HARPER, HENRY ALBERT, journalist and civil servant; b. 9 Dec. 1873 in Cookstown, Ont., son of Henry Harper and Margaret Ann McClain; d. unmarried 6 Dec. 1901 in Ottawa, and was buried in Cookstown.
Henry Albert Harper’s father was a pharmacist and general merchant in Cookstown; in 1880 the family moved to Barrie, where Harper Sr became an insurance agent. Albert, known to his friends as Bert, graduated from Barrie Collegiate Institute in 1891 and the University of Toronto with an honours degree in political science in 1895. After some hesitation about his career, he became a journalist. He worked briefly for the London Advertiser (London, Ont.), the London News, and the Toronto Daily Mail and Empire, and then as Ottawa correspondent for the Montreal Daily Herald. He resigned from that position to become associate editor in October 1900 of the month-old Labour Gazette, in the newly founded federal Department of Labour; the editor and deputy minister was 25-year-old William Lyon Mackenzie King*, whom he had met at university.

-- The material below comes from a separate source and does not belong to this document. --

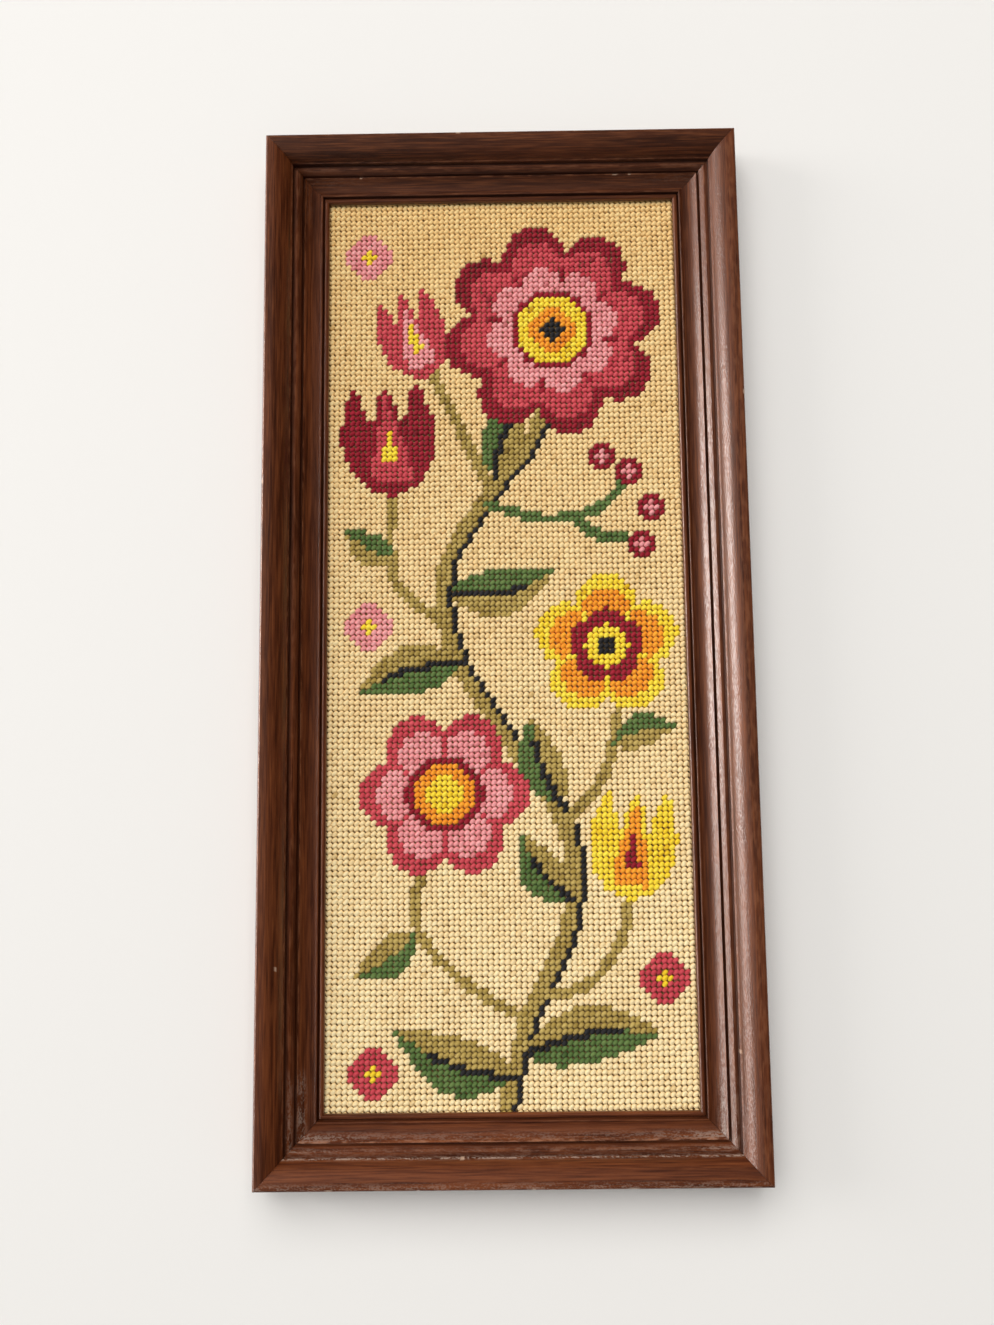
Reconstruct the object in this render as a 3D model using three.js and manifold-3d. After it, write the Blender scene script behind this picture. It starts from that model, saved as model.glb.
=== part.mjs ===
// Needlepoint canvas panel in a moulded wooden frame, lying on its back.
// Millimetres. +Z comes out of the stitched face, +Y points to the top of the picture, and the
// origin is the middle of the frame's back.
import * as THREE from 'three';
import { mergeVertices } from 'three/addons/utils/BufferGeometryUtils.js';
import Module from 'manifold-3d';

const wasm = await Module();
wasm.setup();

// Stitched field that shows inside the frame, in stitches of a canvas with 10 meshes to the inch
const stitchPitch = 2.54;
const stitchColumns = 66;
const stitchRows = 169;

// Frame: each rail is one length of moulding with a rabbet along the inner edge of its back
const railWidth = 29.2;
const railDepth = 23.4;
const rabbetWidth = 7;
const rabbetDepth = 9;
const outerEdgeRadius = 1.2;
const mitreGap = 0.3;

// Canvas: the worked field runs on a stitch past the sight edge, and a bare margin runs on from it
const canvasGap = 0.3;
const workedThickness = 3;
const hiddenStitches = 1;
const marginThickness = 1.2;
const marginBelowFace = 1;

// Steps in each round stretch of the moulding
const curveSteps = 7;

// Moulding face, from the sight edge outwards. Each row ends one member at so many millimetres
// across the rail and above its back. A round member bends towards the point in its last two
// columns, and a straight one has none.
const mouldingMembers = [
  { name: 'inner side of the sight bead', across: 0, height: 9.9 },
  { name: 'inner half of the sight bead', across: 1.2, height: 11.3, bendAcross: 0.1, bendHeight: 11.3 },
  { name: 'outer half of the sight bead', across: 2.3, height: 10.5, bendAcross: 2.1, bendHeight: 11.3 },
  { name: 'inner groove', across: 2.9, height: 10.1, bendAcross: 2.6, bendHeight: 9.8 },
  { name: 'riser of the inner groove', across: 3.1, height: 11.8 },
  { name: 'inner arris', across: 3.85, height: 11.85 },
  { name: 'step behind the inner arris', across: 4.1, height: 11.4 },
  { name: 'floor of the cove', across: 5.4, height: 11.3 },
  { name: 'cove', across: 11.5, height: 14.2, bendAcross: 8.9, bendHeight: 11.2 },
  { name: 'inner side of the deep groove', across: 11.9, height: 12.3 },
  { name: 'floor of the deep groove', across: 12.6, height: 12.3 },
  { name: 'outer side of the deep groove', across: 12.8, height: 13.7 },
  { name: 'chamfer', across: 15, height: 15.4 },
  { name: 'fillet', across: 16.8, height: 15.1 },
  { name: 'riser of the fillet', across: 17, height: 16.5 },
  { name: 'arris of the outer member', across: 17.6, height: 17.3, bendAcross: 17, bendHeight: 17.2 },
  { name: 'swell of the outer member', across: 23.6, height: 22.7, bendAcross: 19.6, bendHeight: 21.2 },
  { name: 'shoulder', across: 25.2, height: 23.2, bendAcross: 24.6, bendHeight: 23.1 },
  { name: 'crown', across: 28, height: 23.4 },
];

const sightWidth = stitchColumns * stitchPitch;
const sightLength = stitchRows * stitchPitch;

const woodMaterial = new THREE.MeshStandardMaterial({ color: 0x5a3222, roughness: 0.4, metalness: 0 });
const woolMaterial = new THREE.MeshStandardMaterial({ color: 0xdcc394, roughness: 0.95, metalness: 0 });

// Section of a rail: x runs across it from the sight edge, and y up from its back.
function railSection() {
  const section = new THREE.Shape();
  section.moveTo(rabbetWidth, 0);
  section.lineTo(railWidth, 0);
  section.lineTo(railWidth, railDepth - outerEdgeRadius);
  section.absarc(railWidth - outerEdgeRadius, railDepth - outerEdgeRadius, outerEdgeRadius, 0, Math.PI / 2);
  for (let i = mouldingMembers.length - 1; i > 0; i--) {
    const member = mouldingMembers[i];
    const end = mouldingMembers[i - 1];
    if (member.bendAcross === undefined) {
      section.lineTo(end.across, end.height);
    } else {
      section.quadraticCurveTo(member.bendAcross, member.bendHeight, end.across, end.height);
    }
  }
  section.lineTo(0, rabbetDepth);
  section.lineTo(rabbetWidth, rabbetDepth);
  section.closePath();
  return section;
}

// A rail's own frame has X along it, Y outwards from the sight edge and Z up from its back. Each
// end is mitred at 45 degrees, so a point further out lies further along.
function railGeometry(sightSide) {
  const geometry = new THREE.ExtrudeGeometry(railSection(), {
    depth: 1,
    steps: 1,
    curveSegments: curveSteps,
    bevelEnabled: false,
  });
  const points = geometry.attributes.position;
  const cutBack = mitreGap / Math.SQRT2;
  for (let i = 0; i < points.count; i++) {
    const outwards = points.getX(i);
    const up = points.getY(i);
    const end = points.getZ(i) > 0.5 ? 1 : -1;
    points.setXYZ(i, end * (sightSide / 2 + outwards - cutBack), outwards, up);
  }
  geometry.computeVertexNormals();
  return geometry;
}

function addRail(group, name, sightSide, x, y, turn) {
  const rail = new THREE.Mesh(railGeometry(sightSide), woodMaterial);
  rail.name = name;
  rail.position.set(x, y, 0);
  rail.rotation.z = turn;
  group.add(rail);
}

// The four mitred rails, set round the sight opening
function makeFrame() {
  const frame = new THREE.Group();
  addRail(frame, 'rail_top', sightWidth, 0, sightLength / 2, 0);
  addRail(frame, 'rail_bottom', sightWidth, 0, -sightLength / 2, Math.PI);
  addRail(frame, 'rail_left', sightLength, -sightWidth / 2, 0, Math.PI / 2);
  addRail(frame, 'rail_right', sightLength, sightWidth / 2, 0, -Math.PI / 2);
  return frame;
}

// A slab of cloth centred on the picture, from its upper face down
function slab(width, length, thickness, upperFace) {
  const box = new THREE.BoxGeometry(width, length, thickness);
  box.translate(0, 0, upperFace - thickness / 2);
  return box;
}

function toSolid(geometry) {
  for (const attribute of ['normal', 'uv']) {
    geometry.deleteAttribute(attribute);
  }
  const merged = mergeVertices(geometry);
  return new wasm.Manifold(
    new wasm.Mesh({
      numProp: 3,
      vertProperties: new Float32Array(merged.attributes.position.array),
      triVerts: new Uint32Array(merged.index.array),
    }),
  );
}

function toGeometry(solid) {
  const mesh = solid.getMesh();
  const geometry = new THREE.BufferGeometry();
  geometry.setAttribute('position', new THREE.BufferAttribute(mesh.vertProperties, 3));
  geometry.setIndex(new THREE.BufferAttribute(mesh.triVerts, 1));
  return geometry.toNonIndexed();
}

// The canvas is one sheet: the field worked in wool is full thickness, and the bare canvas round
// it, hidden in the rabbet, is thinner.
function makeCanvas() {
  const workedFace = rabbetDepth - canvasGap;
  const underLip = rabbetWidth - canvasGap;
  const worked = slab(
    sightWidth + 2 * hiddenStitches * stitchPitch,
    sightLength + 2 * hiddenStitches * stitchPitch,
    workedThickness,
    workedFace,
  );
  const margin = slab(
    sightWidth + 2 * underLip,
    sightLength + 2 * underLip,
    marginThickness,
    workedFace - marginBelowFace,
  );
  const geometry = toGeometry(toSolid(worked).add(toSolid(margin)));
  geometry.computeVertexNormals();
  const canvas = new THREE.Mesh(geometry, woolMaterial);
  canvas.name = 'canvas_panel';
  return canvas;
}

const panel = new THREE.Group();
panel.add(makeFrame());
panel.add(makeCanvas());

export default panel;
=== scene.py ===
import math

import bmesh
import bpy
import numpy as np
from mathutils import Matrix, Vector


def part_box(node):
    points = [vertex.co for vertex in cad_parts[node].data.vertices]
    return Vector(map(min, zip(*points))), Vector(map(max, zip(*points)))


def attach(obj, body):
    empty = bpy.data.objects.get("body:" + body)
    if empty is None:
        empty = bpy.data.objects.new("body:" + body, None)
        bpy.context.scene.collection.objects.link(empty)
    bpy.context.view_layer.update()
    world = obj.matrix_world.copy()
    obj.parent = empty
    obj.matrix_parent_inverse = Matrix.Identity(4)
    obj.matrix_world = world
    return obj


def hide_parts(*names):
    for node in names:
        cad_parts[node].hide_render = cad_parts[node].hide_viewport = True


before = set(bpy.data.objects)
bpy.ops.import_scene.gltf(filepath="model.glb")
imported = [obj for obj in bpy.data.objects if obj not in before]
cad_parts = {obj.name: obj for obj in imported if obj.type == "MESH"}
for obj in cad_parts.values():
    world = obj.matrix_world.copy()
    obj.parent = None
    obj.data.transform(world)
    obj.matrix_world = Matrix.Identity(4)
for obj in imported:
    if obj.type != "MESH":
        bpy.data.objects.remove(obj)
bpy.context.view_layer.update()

# Bare canvas: one sheet of stiff cotton mesh with ten single threads to the inch each way, stretched
# flat behind the lip of the frame. Its margin round the wool shows only from the back.
stitch_pitch = 0.00254
canvas_thickness = 0.0006
canvas_middle = 0.0073
canvas_segment = 0.0127
canvas_low, canvas_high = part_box("canvas_panel")
canvas_width = canvas_high[0] - canvas_low[0]
canvas_length = canvas_high[1] - canvas_low[1]
wave_turn = 20  # a wave texture turns through this many radians to the unit at a scale of one


def new_material(name):
    """A material, its shader, a function that adds a node with its inputs set, and one that links."""
    material = bpy.data.materials.new(name)
    material.use_nodes = True
    tree = material.node_tree

    def add(kind, **inputs):
        made = tree.nodes.new("ShaderNode" + kind)
        for socket, value in inputs.items():
            made.inputs[socket.replace("_", " ")].default_value = value
        return made

    return material, tree.nodes["Principled BSDF"], add, tree.links.new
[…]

A serious-minded Presbyterian, Harper was committed to self-improvement, drew moral sustenance from Carlyle, Tennyson, and Matthew Arnold and from the beauties of nature, and was dedicated to social harmony and justice. King shared this rather priggish idealism. The two young men lived together in an apartment in Ottawa, spent the summer of 1901 in the Gatineau hills, and talked at length of their feelings and ambitions.
King was the dominant figure, and he associated Harper with his plans for the development of the labour department. When he was away from Ottawa mediating labour disputes, Harper functioned as acting deputy. The two men assumed that harmonious industrial relations were part of the Christian social order. Some capitalists and even some workers might be incorrigible, but, as Harper put it, “most industrial disputes have their origins in misunderstandings.” He and King envisaged the Labour Gazette as a significant contribution to industrial peace. By publishing an objective record of statistics and facts, they would promote understanding, foster conciliation, and provide a reliable basis for social analysis and the formation of labour policy. Because King was busy with labour conciliation and raising his own profile, it was left to Harper to collect data and oversee the editing and publication of the monthly journal. He established its main features, including regional correspondents’ reports, cost-of-living data, accounts of strikes and settlements, and other contemporary labour news. The Canadian Manufacturers’ Association had reservations about its objectivity, but Harper’s balanced editing, backed up by his belief in social harmony, averted partisan attacks.
Best remembered as King’s friend, Harper might have come to resent King’s demands on his time or even to question King’s disinterested idealism, but he died young. He drowned in a heroic but unsuccessful attempt to save a young woman, Elizabeth (Bessie) Blair (daughter of Andrew George Blair, the minister of railways and canals), who had gone through the ice while skating on the Ottawa River. King was largely responsible for the statue of Sir Galahad, the pure knight of Arthurian romance, which was erected in 1905 on Wellington Street in front of the Parliament Buildings to commemorate Harper’s heroism. As well, he wrote a memorial volume, The secret of heroism, which lauds Harper’s idealism and blatantly draws attention to King’s virtues at the same time.
AO, RG 22, ser.315, nos.4201, 4203. NA, MG 30, A28. Northern Advance (Barrie, Ont.), 12, 19 April 1900; 12 Dec. 1901. J. J. Atherton, “Department of Labour and industrial relations, 1900–1911” (ma thesis, Carleton Univ., Ottawa, 1972). Paul Craven, “An impartial umpire”: industrial relations and the Canadian state, 1900–1911 (Toronto, 1980). R. MacG. Dawson and H. B. Neatby, William Lyon Mackenzie King: a political biographv (3v., Toronto, 1958–76), 1. W. S. Drinkwater, “The story of the Labour Gazette,” Labour Gazette (Ottawa), 75 (1975): 587–90. H. S. Ferns and Bernard Ostry, The age of Mackenzie King: the rise of the leader (London, 1955). Sandra Gwyn, The private capital: ambition and love in the age of Macdonald and Laurier (Toronto, 1984). W. L. M. King, The secret of heroism; a memoir of Henry Albert Harper (New York, 1906). Labour Gazette, 1 (1900–1 ); 2 (1901–2): 326. C. P. Stacey, A very double life: the private world of Mackenzie King (Toronto, 1976).